Important Definitions with Regard to SEBI (Substantial Acquisition of Shares and Takeovers) Regulations, 2011   i.e. SEBI SAST 2011 Regulations, 2011

1. Acquirer:- means any person who, directly or indirectly, acquires or agrees to acquire whether by himself, or through, or with persons acting in concert with him, shares or voting rights in, or control over a target company;

2. Acquisition:- directly or indirectly, acquiring or agreeing to acquire shares or voting rights in, or control over, a target company;

3. Target Company:- a company and includes a body corporate or corporation established under a Central legislation, State legislation or Provincial legislation for the time being in force, whose shares are listed on a stock exchange;

4. Promoter has the same meaning as in the Securities and Exchange Board of India (Issue of Capital and Disclosure Requirements) Regulations, 2009 and includes a member of the promoter group;

5. Promoter group has the same meaning as in the Securities and Exchange Board of India (Issue of Capital and Disclosure Requirements) Regulations, 2009

6. Persons Acting In Concert (PAC):- persons who, with a common objective or purpose of acquisition of shares or voting rights in, or exercising control over a target company, pursuant to an agreement or understanding, formal or informal, directly or indirectly co-operate for acquisition of shares or voting rights in, or exercise of control over the target company.

7. Deemed Persons Acting In Concert (PAC):-

a) A company, its holding company, subsidiary company and any company under the same management or control

b) A company its directors and any person entrusted with the management of the company

c) Directors of companies referred to in items (i) & (ii) above and associates of such directors.

d) Promoters and members of the promoter group

e) Immediate relatives

f) A mutual fund, its sponsor, trustees, trustee company and asset management company

g) A collective investment scheme and its collective investment management company, trustees and trustee company.

h) A venture capital fund and its sponsor, trustees, trustee company and asset management company

i) A foreign Institutional investor and its sub accounts

j) A merchant banker and its client, who is an acquirer

k) A portfolio manager and its client, who is an acquirer

l) Banks, financial advisors and stock brokers of the acquirer or of any company which is a holding or subsidiary of the acquirer, and where the acquirer is an individual, of the immediate relative of such individual.

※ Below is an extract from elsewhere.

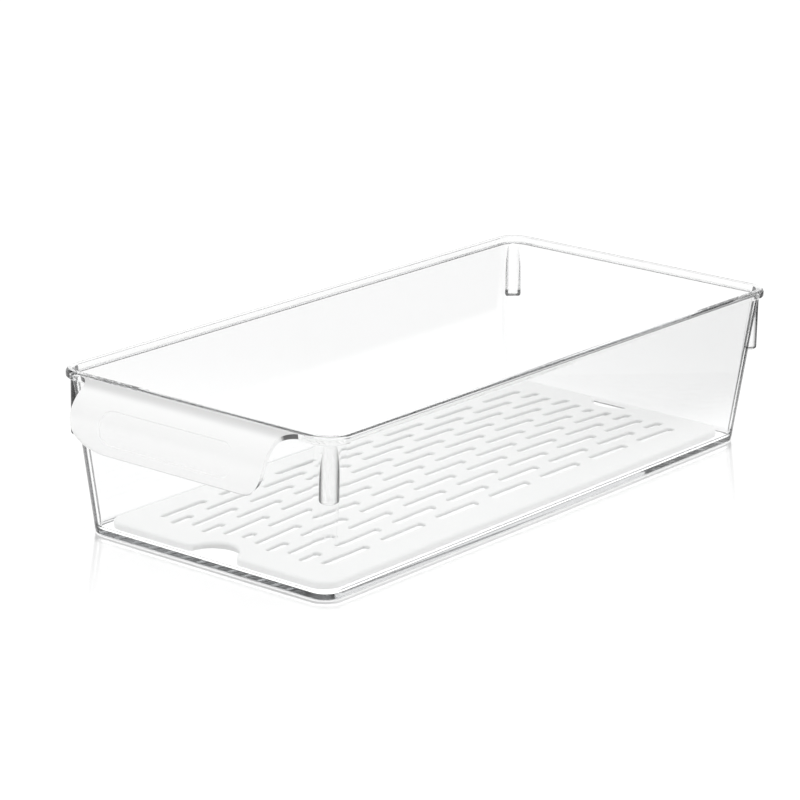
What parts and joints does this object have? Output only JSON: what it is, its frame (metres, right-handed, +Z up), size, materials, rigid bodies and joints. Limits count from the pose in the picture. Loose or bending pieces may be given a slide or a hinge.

m) An investment company or fund and any person who has an interest in such investment company or fund as a shareholder or unit holder having not less than 10% of the paid up share capital of the investment company or unit capital of the fund, and any other investment company or fund in which such person or his associate holders not less than 10% of the paid up share capital of that investment company or unit capital of the fund.

TYPES OF DISCLOSURES:

1) Disclosure of Acquisition and Disposal – Regulation 29

2) Continual Disclosures – Regulation 30

3) Disclosure of Encumbered Shares – Regulation 31

PERSONS WHO ARE OBLIGED TO MAKE SUCH DISCLOSURES:

Regulation 28 of SEBI (SAST) states that the following persons are obliged to make such disclosures as mentioned above:

1) Any Acquirer of the Target Company.

2) Promoter of the Target Company.

3) Persons Acting in Concert (PAC’s) of the Target Company.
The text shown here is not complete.